====== Extracted data
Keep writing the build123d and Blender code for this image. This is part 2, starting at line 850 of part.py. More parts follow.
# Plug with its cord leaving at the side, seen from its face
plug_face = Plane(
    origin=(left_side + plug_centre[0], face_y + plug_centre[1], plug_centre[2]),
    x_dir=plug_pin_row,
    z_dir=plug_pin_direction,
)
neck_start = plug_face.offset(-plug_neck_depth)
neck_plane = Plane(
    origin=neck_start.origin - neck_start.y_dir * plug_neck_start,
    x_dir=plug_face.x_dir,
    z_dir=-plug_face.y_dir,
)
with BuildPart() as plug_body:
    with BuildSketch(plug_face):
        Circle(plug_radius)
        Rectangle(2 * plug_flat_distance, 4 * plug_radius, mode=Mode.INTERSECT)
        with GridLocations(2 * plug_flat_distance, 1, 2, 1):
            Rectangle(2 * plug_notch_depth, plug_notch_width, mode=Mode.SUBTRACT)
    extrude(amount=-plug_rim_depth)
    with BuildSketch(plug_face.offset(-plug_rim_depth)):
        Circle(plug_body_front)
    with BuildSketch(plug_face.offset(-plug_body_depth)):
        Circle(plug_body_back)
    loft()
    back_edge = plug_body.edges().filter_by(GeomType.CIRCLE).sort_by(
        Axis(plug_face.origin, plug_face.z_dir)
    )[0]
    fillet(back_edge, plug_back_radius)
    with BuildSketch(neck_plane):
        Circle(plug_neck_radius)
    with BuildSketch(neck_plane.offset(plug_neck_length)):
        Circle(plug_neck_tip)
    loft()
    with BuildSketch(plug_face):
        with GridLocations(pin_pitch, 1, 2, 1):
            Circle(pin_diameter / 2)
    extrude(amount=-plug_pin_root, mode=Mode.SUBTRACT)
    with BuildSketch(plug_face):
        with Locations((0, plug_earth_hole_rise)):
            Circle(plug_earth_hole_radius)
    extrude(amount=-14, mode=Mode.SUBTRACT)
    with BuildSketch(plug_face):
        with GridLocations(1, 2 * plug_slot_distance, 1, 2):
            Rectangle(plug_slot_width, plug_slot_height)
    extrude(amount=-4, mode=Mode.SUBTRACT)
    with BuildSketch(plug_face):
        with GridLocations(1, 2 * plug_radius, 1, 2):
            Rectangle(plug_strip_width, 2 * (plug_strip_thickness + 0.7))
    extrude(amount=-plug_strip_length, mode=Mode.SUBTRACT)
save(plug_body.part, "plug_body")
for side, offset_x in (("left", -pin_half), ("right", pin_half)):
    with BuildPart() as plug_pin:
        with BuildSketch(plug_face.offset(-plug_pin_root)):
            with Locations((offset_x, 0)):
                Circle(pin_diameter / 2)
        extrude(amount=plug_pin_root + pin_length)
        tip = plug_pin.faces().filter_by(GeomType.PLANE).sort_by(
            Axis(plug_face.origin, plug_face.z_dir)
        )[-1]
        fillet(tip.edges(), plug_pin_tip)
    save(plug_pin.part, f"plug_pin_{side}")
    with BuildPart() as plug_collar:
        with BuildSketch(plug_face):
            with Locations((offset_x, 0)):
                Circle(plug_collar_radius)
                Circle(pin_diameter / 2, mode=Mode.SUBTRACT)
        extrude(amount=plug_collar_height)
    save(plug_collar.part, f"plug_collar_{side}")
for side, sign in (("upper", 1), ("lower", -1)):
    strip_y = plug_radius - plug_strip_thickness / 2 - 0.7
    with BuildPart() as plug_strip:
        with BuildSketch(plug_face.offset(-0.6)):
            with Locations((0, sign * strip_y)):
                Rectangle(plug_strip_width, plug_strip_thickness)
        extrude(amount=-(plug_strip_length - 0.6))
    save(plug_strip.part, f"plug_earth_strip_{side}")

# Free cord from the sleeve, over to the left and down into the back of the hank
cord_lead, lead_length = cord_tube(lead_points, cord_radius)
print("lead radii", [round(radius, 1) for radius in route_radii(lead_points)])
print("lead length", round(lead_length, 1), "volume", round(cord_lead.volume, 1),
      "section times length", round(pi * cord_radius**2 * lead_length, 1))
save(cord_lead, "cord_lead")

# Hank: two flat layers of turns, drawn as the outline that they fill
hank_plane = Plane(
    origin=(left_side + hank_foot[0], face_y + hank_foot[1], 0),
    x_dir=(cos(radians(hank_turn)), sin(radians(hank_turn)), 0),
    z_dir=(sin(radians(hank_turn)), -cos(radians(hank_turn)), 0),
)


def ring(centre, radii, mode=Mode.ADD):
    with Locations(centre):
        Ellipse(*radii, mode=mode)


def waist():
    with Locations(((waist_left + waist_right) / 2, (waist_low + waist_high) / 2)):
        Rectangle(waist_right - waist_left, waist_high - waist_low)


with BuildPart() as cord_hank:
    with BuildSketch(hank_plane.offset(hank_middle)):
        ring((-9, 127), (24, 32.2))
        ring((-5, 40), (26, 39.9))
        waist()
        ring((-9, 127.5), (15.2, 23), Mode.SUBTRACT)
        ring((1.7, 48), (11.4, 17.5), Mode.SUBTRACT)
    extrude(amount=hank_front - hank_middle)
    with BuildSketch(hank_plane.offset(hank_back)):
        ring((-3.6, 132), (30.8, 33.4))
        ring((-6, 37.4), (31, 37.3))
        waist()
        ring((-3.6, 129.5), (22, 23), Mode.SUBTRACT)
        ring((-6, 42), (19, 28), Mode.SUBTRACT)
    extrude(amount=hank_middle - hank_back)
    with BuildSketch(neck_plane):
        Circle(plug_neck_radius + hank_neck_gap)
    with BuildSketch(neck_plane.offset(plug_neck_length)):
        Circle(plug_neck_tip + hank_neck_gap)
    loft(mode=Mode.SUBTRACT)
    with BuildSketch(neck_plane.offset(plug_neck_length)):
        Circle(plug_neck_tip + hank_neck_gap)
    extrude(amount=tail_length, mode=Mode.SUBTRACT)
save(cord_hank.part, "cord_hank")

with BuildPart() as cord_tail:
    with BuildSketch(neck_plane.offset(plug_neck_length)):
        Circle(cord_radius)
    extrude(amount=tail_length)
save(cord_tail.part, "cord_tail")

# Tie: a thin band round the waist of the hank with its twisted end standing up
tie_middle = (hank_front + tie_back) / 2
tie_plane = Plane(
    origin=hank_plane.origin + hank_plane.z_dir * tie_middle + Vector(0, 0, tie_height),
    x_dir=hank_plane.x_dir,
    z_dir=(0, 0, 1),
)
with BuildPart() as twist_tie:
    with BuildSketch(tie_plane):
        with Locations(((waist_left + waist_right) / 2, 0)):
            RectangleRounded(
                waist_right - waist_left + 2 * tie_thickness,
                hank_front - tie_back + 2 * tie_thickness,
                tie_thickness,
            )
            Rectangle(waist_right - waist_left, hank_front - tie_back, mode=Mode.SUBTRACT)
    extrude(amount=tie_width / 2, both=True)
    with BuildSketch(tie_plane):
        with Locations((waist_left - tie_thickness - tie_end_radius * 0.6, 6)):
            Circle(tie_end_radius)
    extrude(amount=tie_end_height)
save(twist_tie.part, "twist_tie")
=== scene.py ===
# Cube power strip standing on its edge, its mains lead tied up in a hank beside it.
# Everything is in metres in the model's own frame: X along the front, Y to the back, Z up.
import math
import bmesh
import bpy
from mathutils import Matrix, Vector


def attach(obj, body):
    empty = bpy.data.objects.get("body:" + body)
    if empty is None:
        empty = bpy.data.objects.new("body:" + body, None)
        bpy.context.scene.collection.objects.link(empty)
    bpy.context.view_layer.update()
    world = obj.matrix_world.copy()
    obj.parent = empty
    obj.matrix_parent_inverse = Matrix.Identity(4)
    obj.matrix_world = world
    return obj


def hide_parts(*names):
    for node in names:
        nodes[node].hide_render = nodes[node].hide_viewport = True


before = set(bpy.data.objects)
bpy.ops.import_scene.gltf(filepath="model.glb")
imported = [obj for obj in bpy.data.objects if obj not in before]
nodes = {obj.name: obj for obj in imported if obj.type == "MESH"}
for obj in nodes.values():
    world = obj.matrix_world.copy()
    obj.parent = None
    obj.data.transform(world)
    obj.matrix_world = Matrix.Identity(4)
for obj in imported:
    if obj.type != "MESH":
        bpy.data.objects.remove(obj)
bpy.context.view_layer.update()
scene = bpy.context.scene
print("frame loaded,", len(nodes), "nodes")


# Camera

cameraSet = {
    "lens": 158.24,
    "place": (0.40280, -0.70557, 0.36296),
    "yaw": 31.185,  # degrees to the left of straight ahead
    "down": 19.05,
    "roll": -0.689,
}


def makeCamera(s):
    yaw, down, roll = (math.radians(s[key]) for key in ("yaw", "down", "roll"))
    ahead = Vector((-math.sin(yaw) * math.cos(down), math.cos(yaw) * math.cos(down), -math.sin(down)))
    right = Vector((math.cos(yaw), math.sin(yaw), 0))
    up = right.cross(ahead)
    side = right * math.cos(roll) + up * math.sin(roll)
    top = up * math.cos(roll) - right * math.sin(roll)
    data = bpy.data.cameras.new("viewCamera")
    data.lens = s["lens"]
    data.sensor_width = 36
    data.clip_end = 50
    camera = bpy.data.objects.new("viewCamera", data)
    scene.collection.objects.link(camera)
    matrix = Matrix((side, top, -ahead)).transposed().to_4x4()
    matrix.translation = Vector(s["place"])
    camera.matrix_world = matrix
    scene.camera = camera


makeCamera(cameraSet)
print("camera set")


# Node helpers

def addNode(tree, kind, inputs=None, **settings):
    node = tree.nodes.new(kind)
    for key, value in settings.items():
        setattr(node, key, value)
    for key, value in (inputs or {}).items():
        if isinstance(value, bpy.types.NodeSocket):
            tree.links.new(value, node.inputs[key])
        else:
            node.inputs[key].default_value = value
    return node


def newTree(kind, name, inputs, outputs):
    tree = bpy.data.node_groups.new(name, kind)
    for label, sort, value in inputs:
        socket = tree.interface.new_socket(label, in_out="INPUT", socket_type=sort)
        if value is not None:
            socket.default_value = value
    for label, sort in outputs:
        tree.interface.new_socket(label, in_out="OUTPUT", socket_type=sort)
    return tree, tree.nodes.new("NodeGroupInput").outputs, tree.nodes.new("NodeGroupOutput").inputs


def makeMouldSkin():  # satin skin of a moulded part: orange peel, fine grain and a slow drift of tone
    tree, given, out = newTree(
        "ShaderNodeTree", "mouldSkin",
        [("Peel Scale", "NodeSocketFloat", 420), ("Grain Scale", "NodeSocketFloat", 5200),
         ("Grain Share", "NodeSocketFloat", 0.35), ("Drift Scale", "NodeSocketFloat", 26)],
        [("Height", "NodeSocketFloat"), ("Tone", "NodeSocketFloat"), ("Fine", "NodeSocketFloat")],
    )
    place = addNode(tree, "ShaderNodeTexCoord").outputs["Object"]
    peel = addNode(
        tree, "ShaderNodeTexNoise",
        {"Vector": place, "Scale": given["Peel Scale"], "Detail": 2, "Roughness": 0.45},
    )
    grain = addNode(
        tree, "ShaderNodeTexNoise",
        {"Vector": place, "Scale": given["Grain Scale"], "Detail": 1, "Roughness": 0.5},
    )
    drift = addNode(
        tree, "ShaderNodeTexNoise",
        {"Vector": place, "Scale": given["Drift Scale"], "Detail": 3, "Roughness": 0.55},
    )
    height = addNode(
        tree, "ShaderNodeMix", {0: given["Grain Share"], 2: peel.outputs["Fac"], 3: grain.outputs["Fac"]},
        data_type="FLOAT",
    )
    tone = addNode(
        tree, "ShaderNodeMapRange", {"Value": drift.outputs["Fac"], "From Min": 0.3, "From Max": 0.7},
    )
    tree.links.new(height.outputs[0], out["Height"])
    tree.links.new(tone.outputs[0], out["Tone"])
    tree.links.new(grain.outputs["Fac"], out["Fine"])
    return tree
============
====== Extracted data
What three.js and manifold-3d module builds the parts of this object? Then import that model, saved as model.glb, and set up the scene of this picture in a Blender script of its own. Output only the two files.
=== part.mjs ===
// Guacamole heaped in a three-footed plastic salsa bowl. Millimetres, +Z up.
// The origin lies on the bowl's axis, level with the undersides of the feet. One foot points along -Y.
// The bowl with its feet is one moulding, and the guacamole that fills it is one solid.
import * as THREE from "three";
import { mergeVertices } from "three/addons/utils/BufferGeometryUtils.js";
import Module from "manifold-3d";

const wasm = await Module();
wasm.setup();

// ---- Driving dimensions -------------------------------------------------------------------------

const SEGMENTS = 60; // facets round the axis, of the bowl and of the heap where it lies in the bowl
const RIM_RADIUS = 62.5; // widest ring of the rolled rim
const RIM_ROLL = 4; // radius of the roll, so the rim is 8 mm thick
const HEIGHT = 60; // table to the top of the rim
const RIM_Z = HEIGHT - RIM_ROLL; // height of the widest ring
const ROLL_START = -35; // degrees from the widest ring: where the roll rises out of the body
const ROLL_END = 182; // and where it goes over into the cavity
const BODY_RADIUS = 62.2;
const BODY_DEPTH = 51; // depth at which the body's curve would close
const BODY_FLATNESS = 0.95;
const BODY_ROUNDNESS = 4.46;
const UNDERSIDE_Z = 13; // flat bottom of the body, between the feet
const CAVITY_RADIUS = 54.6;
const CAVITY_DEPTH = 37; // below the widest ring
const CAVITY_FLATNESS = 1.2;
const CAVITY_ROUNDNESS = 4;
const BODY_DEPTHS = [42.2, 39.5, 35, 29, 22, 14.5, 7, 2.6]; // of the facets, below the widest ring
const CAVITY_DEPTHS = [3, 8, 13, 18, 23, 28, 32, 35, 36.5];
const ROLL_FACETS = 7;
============
====== Extracted data
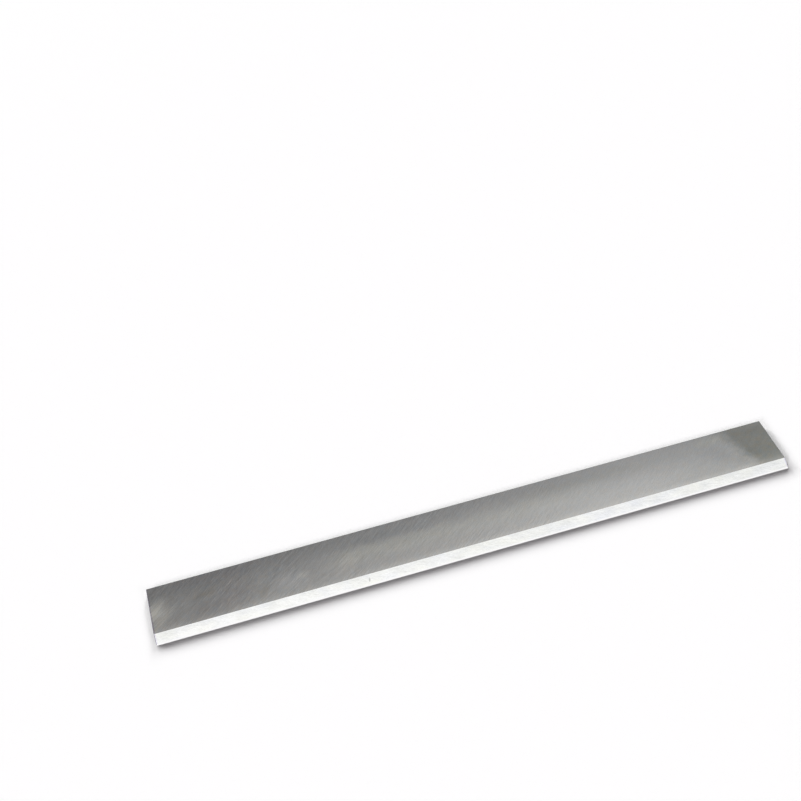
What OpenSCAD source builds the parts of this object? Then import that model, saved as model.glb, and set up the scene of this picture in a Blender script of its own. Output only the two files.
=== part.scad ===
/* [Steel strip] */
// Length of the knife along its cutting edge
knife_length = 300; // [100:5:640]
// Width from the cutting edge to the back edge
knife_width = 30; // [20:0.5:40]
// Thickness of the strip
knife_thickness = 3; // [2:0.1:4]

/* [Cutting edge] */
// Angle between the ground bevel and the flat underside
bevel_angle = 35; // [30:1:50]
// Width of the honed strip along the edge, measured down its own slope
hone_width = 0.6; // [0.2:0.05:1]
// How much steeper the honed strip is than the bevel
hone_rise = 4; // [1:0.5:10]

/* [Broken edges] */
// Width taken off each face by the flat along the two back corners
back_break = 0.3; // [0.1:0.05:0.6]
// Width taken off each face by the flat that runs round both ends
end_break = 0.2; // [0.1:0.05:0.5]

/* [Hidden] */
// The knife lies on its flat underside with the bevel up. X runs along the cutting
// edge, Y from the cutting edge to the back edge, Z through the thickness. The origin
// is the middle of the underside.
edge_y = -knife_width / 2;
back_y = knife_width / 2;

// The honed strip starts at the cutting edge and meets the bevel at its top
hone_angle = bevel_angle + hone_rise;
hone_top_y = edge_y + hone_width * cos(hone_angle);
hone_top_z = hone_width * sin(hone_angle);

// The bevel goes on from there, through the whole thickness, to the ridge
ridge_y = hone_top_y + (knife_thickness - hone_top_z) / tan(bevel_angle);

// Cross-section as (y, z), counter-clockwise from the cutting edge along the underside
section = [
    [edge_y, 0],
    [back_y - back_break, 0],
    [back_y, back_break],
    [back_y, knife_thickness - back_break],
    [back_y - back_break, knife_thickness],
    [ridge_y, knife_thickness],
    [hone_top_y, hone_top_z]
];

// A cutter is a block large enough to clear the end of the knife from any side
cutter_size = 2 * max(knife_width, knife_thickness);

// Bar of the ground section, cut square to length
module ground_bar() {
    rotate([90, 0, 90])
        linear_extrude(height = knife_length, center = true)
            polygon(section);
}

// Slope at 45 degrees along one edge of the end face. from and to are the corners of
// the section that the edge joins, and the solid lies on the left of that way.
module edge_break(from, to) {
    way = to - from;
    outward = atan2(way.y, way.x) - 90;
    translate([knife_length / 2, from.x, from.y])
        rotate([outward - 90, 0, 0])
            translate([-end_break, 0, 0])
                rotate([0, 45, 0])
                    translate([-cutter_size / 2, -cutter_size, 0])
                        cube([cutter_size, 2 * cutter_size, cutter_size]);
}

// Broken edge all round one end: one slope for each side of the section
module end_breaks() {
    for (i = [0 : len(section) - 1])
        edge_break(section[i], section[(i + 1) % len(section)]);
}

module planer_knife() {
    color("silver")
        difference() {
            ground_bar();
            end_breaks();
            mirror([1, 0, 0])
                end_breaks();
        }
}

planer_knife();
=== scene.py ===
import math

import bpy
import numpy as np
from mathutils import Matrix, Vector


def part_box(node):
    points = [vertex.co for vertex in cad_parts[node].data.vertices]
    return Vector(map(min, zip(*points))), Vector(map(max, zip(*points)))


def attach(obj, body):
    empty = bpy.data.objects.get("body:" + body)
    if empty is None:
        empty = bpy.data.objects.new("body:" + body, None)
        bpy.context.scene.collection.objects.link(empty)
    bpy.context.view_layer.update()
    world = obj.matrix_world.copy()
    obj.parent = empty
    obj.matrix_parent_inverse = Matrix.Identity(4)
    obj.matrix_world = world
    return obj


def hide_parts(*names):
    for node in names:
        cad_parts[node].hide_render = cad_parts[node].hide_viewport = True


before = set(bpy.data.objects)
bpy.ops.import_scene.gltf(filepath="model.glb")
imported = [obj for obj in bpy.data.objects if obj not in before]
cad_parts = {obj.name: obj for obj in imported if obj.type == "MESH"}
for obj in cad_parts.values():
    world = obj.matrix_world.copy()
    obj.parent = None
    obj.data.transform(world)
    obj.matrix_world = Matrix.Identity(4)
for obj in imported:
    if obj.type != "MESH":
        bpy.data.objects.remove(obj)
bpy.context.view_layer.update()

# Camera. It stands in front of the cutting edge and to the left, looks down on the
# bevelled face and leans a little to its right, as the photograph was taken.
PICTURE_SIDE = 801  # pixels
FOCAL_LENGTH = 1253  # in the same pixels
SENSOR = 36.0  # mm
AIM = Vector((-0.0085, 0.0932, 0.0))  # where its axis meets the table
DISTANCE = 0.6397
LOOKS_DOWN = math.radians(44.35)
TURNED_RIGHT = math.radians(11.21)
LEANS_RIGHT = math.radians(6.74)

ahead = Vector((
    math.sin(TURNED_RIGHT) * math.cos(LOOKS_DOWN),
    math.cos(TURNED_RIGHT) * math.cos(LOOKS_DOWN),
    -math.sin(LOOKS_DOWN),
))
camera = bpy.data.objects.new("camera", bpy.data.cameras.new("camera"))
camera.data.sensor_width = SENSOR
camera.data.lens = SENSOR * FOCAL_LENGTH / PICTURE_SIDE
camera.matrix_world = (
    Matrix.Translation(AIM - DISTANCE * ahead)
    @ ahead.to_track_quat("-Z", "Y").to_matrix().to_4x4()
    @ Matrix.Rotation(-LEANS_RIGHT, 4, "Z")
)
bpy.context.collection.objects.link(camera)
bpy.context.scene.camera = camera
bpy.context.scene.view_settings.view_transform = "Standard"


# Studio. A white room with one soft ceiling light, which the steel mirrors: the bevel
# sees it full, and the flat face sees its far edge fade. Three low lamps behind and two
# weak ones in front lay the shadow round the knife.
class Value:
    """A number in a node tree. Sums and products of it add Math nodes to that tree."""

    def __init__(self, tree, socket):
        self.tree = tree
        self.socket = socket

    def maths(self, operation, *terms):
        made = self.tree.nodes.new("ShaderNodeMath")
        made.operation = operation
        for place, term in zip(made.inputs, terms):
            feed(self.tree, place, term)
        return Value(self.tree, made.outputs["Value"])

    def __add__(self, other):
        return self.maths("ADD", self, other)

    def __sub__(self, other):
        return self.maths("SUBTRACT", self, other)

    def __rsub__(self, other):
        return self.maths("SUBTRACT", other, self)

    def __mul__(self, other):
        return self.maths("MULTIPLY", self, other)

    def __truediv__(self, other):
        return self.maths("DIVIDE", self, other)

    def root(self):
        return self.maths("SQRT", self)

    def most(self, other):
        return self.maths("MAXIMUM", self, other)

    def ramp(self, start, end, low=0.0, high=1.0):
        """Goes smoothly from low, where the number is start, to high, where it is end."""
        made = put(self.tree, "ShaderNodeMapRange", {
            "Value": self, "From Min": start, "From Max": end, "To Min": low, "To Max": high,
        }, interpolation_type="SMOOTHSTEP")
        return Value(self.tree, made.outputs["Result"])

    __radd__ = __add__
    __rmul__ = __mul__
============
*Exercise goal*.
From the records above, copy out the line with "of the section", the line with "zip(*points))), Vector(map(max, zip(*points)))", and every line between them, word for word.

*The result*.
// Broken edge all round one end: one slope for each side of the section
module end_breaks() {
    for (i = [0 : len(section) - 1])
        edge_break(section[i], section[(i + 1) % len(section)]);
}

module planer_knife() {
    color("silver")
        difference() {
            ground_bar();
            end_breaks();
            mirror([1, 0, 0])
                end_breaks();
        }
}

planer_knife();
=== scene.py ===
import math

import bpy
import numpy as np
from mathutils import Matrix, Vector


def part_box(node):
    points = [vertex.co for vertex in cad_parts[node].data.vertices]
    return Vector(map(min, zip(*points))), Vector(map(max, zip(*points)))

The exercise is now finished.